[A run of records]
###

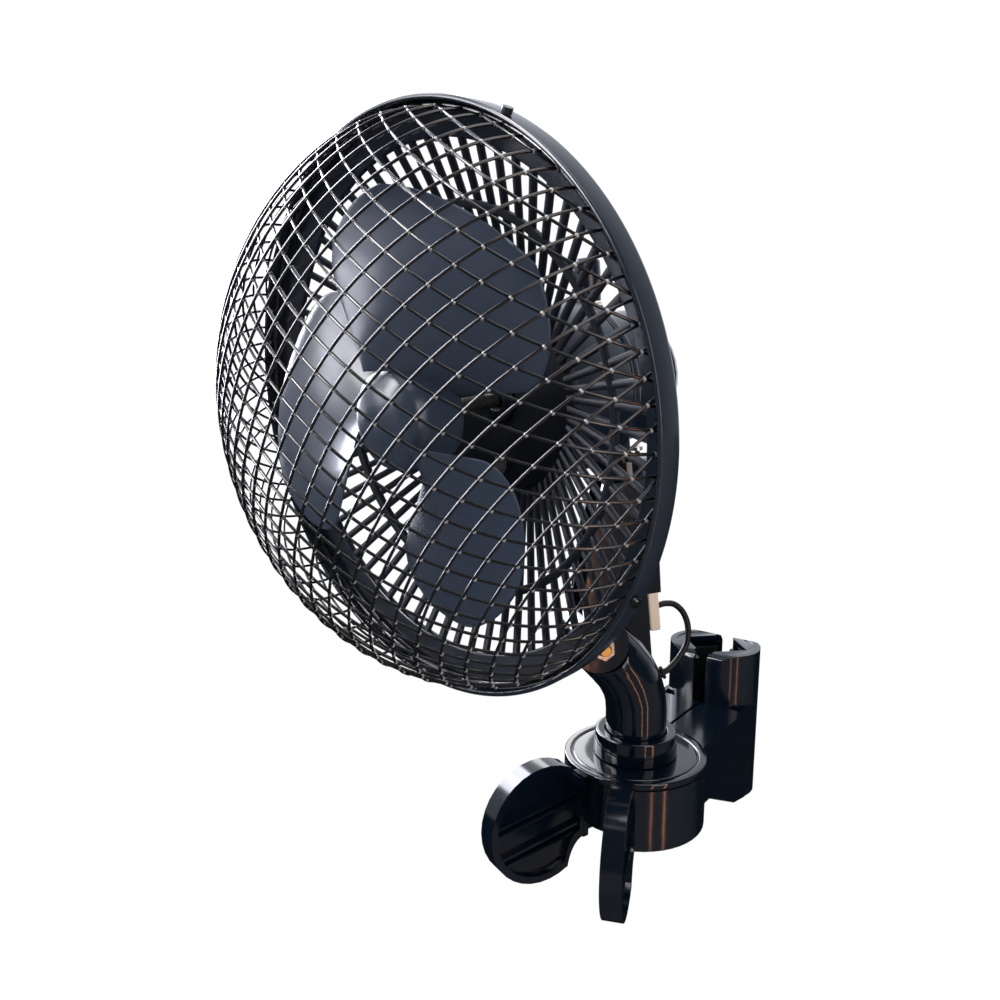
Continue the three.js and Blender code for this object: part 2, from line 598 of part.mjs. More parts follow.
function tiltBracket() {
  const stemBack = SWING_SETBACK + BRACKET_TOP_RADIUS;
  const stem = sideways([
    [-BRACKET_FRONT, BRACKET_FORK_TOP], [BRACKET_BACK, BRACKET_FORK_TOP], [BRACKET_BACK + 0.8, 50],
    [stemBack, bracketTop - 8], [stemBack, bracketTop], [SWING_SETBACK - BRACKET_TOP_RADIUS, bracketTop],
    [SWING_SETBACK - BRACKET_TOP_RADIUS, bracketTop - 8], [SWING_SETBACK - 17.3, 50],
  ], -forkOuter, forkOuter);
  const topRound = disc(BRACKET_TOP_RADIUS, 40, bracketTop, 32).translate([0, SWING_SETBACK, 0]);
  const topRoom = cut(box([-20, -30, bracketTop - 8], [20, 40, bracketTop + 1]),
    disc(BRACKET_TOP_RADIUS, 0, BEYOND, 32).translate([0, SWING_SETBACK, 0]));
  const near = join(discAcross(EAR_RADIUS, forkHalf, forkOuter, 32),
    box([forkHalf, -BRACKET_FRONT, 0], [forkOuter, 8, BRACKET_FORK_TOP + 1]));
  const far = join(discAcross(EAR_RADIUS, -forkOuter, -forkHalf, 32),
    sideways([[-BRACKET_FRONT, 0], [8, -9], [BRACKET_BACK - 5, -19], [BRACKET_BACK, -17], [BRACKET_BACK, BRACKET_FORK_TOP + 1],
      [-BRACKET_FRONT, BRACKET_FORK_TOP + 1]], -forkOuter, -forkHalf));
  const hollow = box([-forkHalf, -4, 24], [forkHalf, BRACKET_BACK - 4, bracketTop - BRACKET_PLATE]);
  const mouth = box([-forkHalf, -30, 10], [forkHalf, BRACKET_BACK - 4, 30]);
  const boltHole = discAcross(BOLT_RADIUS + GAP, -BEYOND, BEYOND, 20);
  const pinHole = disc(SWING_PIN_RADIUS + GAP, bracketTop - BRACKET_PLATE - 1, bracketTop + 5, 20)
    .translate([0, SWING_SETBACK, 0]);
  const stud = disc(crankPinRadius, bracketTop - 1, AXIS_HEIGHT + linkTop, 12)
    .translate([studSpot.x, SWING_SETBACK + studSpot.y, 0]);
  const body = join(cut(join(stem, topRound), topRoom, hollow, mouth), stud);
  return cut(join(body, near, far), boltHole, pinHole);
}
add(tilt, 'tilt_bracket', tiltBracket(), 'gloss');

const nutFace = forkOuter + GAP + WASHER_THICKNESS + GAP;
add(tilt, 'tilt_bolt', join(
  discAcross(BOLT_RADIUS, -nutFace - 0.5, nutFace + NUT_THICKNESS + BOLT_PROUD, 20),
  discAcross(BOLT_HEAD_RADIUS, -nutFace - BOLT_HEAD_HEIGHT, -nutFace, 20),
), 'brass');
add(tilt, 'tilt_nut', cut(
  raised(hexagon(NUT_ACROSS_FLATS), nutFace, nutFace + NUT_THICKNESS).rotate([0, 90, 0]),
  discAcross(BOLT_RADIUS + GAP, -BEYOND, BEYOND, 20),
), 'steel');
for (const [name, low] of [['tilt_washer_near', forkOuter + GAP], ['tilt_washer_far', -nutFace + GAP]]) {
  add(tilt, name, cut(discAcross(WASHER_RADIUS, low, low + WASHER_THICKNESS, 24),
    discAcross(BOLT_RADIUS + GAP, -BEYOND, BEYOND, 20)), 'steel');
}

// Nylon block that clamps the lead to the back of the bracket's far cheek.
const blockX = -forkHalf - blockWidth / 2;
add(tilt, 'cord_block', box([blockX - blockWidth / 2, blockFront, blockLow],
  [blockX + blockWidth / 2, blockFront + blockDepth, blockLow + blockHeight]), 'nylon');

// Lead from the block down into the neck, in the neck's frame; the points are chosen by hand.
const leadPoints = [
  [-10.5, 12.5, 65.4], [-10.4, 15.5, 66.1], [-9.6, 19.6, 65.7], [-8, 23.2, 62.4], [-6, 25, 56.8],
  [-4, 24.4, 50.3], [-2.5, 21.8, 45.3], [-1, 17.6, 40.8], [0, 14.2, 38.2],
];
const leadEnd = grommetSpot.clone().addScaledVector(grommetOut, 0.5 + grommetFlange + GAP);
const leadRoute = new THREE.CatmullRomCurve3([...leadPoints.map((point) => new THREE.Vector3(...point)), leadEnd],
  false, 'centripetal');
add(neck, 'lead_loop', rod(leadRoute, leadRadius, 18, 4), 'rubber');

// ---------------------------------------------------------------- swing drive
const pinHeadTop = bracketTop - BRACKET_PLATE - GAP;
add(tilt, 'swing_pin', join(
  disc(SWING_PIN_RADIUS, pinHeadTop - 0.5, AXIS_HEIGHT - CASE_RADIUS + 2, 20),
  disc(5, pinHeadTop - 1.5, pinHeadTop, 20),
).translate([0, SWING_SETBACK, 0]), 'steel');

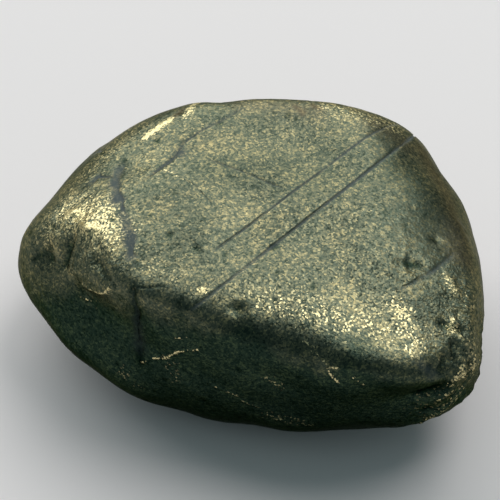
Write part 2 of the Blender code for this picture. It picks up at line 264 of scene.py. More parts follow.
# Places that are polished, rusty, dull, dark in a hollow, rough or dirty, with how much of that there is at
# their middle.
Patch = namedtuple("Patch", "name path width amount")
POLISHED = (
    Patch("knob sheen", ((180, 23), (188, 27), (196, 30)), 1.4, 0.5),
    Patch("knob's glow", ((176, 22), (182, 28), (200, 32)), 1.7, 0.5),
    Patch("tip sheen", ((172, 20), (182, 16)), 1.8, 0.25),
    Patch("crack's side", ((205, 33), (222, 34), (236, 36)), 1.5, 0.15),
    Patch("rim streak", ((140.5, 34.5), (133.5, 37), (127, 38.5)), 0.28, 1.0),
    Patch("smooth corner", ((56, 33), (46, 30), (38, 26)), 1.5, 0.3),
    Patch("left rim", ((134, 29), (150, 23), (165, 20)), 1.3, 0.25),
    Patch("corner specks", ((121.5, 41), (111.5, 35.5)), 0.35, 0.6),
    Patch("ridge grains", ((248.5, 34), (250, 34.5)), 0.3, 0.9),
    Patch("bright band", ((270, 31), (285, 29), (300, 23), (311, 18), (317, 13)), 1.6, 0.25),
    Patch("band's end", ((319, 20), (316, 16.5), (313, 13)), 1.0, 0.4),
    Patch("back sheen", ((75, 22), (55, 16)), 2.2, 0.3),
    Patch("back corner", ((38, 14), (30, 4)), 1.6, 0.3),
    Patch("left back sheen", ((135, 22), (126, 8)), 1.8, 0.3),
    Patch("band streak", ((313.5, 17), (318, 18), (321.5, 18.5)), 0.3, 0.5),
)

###

**What is needed:** Go through the listing and print each line exactly as it appears.

**Solution for this exercise:**
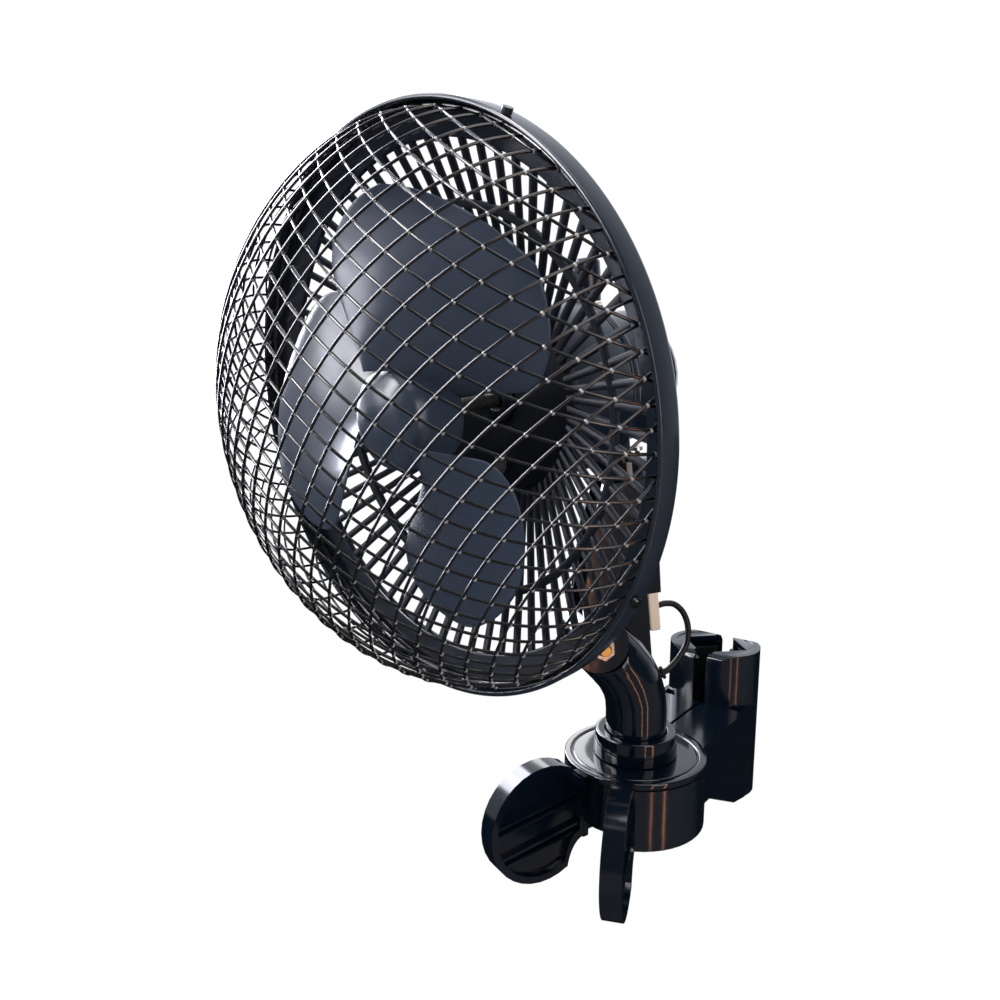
Continue the three.js and Blender code for this object: part 2, from line 598 of part.mjs. More parts follow.
function tiltBracket() {
  const stemBack = SWING_SETBACK + BRACKET_TOP_RADIUS;
  const stem = sideways([
    [-BRACKET_FRONT, BRACKET_FORK_TOP], [BRACKET_BACK, BRACKET_FORK_TOP], [BRACKET_BACK + 0.8, 50],
    [stemBack, bracketTop - 8], [stemBack, bracketTop], [SWING_SETBACK - BRACKET_TOP_RADIUS, bracketTop],
    [SWING_SETBACK - BRACKET_TOP_RADIUS, bracketTop - 8], [SWING_SETBACK - 17.3, 50],
  ], -forkOuter, forkOuter);
  const topRound = disc(BRACKET_TOP_RADIUS, 40, bracketTop, 32).translate([0, SWING_SETBACK, 0]);
  const topRoom = cut(box([-20, -30, bracketTop - 8], [20, 40, bracketTop + 1]),
    disc(BRACKET_TOP_RADIUS, 0, BEYOND, 32).translate([0, SWING_SETBACK, 0]));
  const near = join(discAcross(EAR_RADIUS, forkHalf, forkOuter, 32),
    box([forkHalf, -BRACKET_FRONT, 0], [forkOuter, 8, BRACKET_FORK_TOP + 1]));
  const far = join(discAcross(EAR_RADIUS, -forkOuter, -forkHalf, 32),
    sideways([[-BRACKET_FRONT, 0], [8, -9], [BRACKET_BACK - 5, -19], [BRACKET_BACK, -17], [BRACKET_BACK, BRACKET_FORK_TOP + 1],
      [-BRACKET_FRONT, BRACKET_FORK_TOP + 1]], -forkOuter, -forkHalf));
  const hollow = box([-forkHalf, -4, 24], [forkHalf, BRACKET_BACK - 4, bracketTop - BRACKET_PLATE]);
  const mouth = box([-forkHalf, -30, 10], [forkHalf, BRACKET_BACK - 4, 30]);
  const boltHole = discAcross(BOLT_RADIUS + GAP, -BEYOND, BEYOND, 20);
  const pinHole = disc(SWING_PIN_RADIUS + GAP, bracketTop - BRACKET_PLATE - 1, bracketTop + 5, 20)
    .translate([0, SWING_SETBACK, 0]);
  const stud = disc(crankPinRadius, bracketTop - 1, AXIS_HEIGHT + linkTop, 12)
    .translate([studSpot.x, SWING_SETBACK + studSpot.y, 0]);
  const body = join(cut(join(stem, topRound), topRoom, hollow, mouth), stud);
  return cut(join(body, near, far), boltHole, pinHole);
}
add(tilt, 'tilt_bracket', tiltBracket(), 'gloss');

const nutFace = forkOuter + GAP + WASHER_THICKNESS + GAP;
add(tilt, 'tilt_bolt', join(
  discAcross(BOLT_RADIUS, -nutFace - 0.5, nutFace + NUT_THICKNESS + BOLT_PROUD, 20),
  discAcross(BOLT_HEAD_RADIUS, -nutFace - BOLT_HEAD_HEIGHT, -nutFace, 20),
), 'brass');
add(tilt, 'tilt_nut', cut(
  raised(hexagon(NUT_ACROSS_FLATS), nutFace, nutFace + NUT_THICKNESS).rotate([0, 90, 0]),
  discAcross(BOLT_RADIUS + GAP, -BEYOND, BEYOND, 20),
), 'steel');
for (const [name, low] of [['tilt_washer_near', forkOuter + GAP], ['tilt_washer_far', -nutFace + GAP]]) {
  add(tilt, name, cut(discAcross(WASHER_RADIUS, low, low + WASHER_THICKNESS, 24),
    discAcross(BOLT_RADIUS + GAP, -BEYOND, BEYOND, 20)), 'steel');
}

// Nylon block that clamps the lead to the back of the bracket's far cheek.
const blockX = -forkHalf - blockWidth / 2;
add(tilt, 'cord_block', box([blockX - blockWidth / 2, blockFront, blockLow],
  [blockX + blockWidth / 2, blockFront + blockDepth, blockLow + blockHeight]), 'nylon');

// Lead from the block down into the neck, in the neck's frame; the points are chosen by hand.
const leadPoints = [
  [-10.5, 12.5, 65.4], [-10.4, 15.5, 66.1], [-9.6, 19.6, 65.7], [-8, 23.2, 62.4], [-6, 25, 56.8],
  [-4, 24.4, 50.3], [-2.5, 21.8, 45.3], [-1, 17.6, 40.8], [0, 14.2, 38.2],
];
const leadEnd = grommetSpot.clone().addScaledVector(grommetOut, 0.5 + grommetFlange + GAP);
const leadRoute = new THREE.CatmullRomCurve3([...leadPoints.map((point) => new THREE.Vector3(...point)), leadEnd],
  false, 'centripetal');
add(neck, 'lead_loop', rod(leadRoute, leadRadius, 18, 4), 'rubber');

// ---------------------------------------------------------------- swing drive
const pinHeadTop = bracketTop - BRACKET_PLATE - GAP;
add(tilt, 'swing_pin', join(
  disc(SWING_PIN_RADIUS, pinHeadTop - 0.5, AXIS_HEIGHT - CASE_RADIUS + 2, 20),
  disc(5, pinHeadTop - 1.5, pinHeadTop, 20),
).translate([0, SWING_SETBACK, 0]), 'steel');

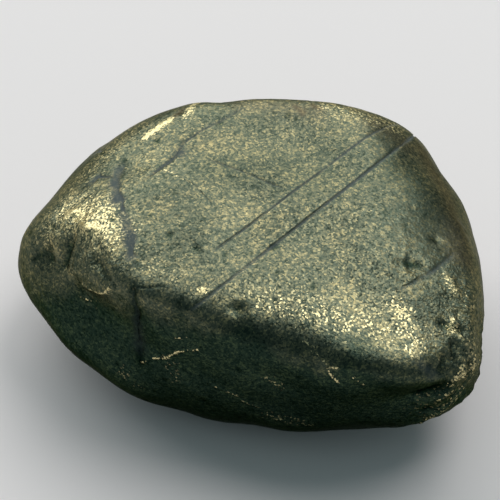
Write part 2 of the Blender code for this picture. It picks up at line 264 of scene.py. More parts follow.
# Places that are polished, rusty, dull, dark in a hollow, rough or dirty, with how much of that there is at
# their middle.
Patch = namedtuple("Patch", "name path width amount")
POLISHED = (
    Patch("knob sheen", ((180, 23), (188, 27), (196, 30)), 1.4, 0.5),
    Patch("knob's glow", ((176, 22), (182, 28), (200, 32)), 1.7, 0.5),
    Patch("tip sheen", ((172, 20), (182, 16)), 1.8, 0.25),
    Patch("crack's side", ((205, 33), (222, 34), (236, 36)), 1.5, 0.15),
    Patch("rim streak", ((140.5, 34.5), (133.5, 37), (127, 38.5)), 0.28, 1.0),
    Patch("smooth corner", ((56, 33), (46, 30), (38, 26)), 1.5, 0.3),
    Patch("left rim", ((134, 29), (150, 23), (165, 20)), 1.3, 0.25),
    Patch("corner specks", ((121.5, 41), (111.5, 35.5)), 0.35, 0.6),
    Patch("ridge grains", ((248.5, 34), (250, 34.5)), 0.3, 0.9),
    Patch("bright band", ((270, 31), (285, 29), (300, 23), (311, 18), (317, 13)), 1.6, 0.25),
    Patch("band's end", ((319, 20), (316, 16.5), (313, 13)), 1.0, 0.4),
    Patch("back sheen", ((75, 22), (55, 16)), 2.2, 0.3),
    Patch("back corner", ((38, 14), (30, 4)), 1.6, 0.3),
    Patch("left back sheen", ((135, 22), (126, 8)), 1.8, 0.3),
    Patch("band streak", ((313.5, 17), (318, 18), (321.5, 18.5)), 0.3, 0.5),
)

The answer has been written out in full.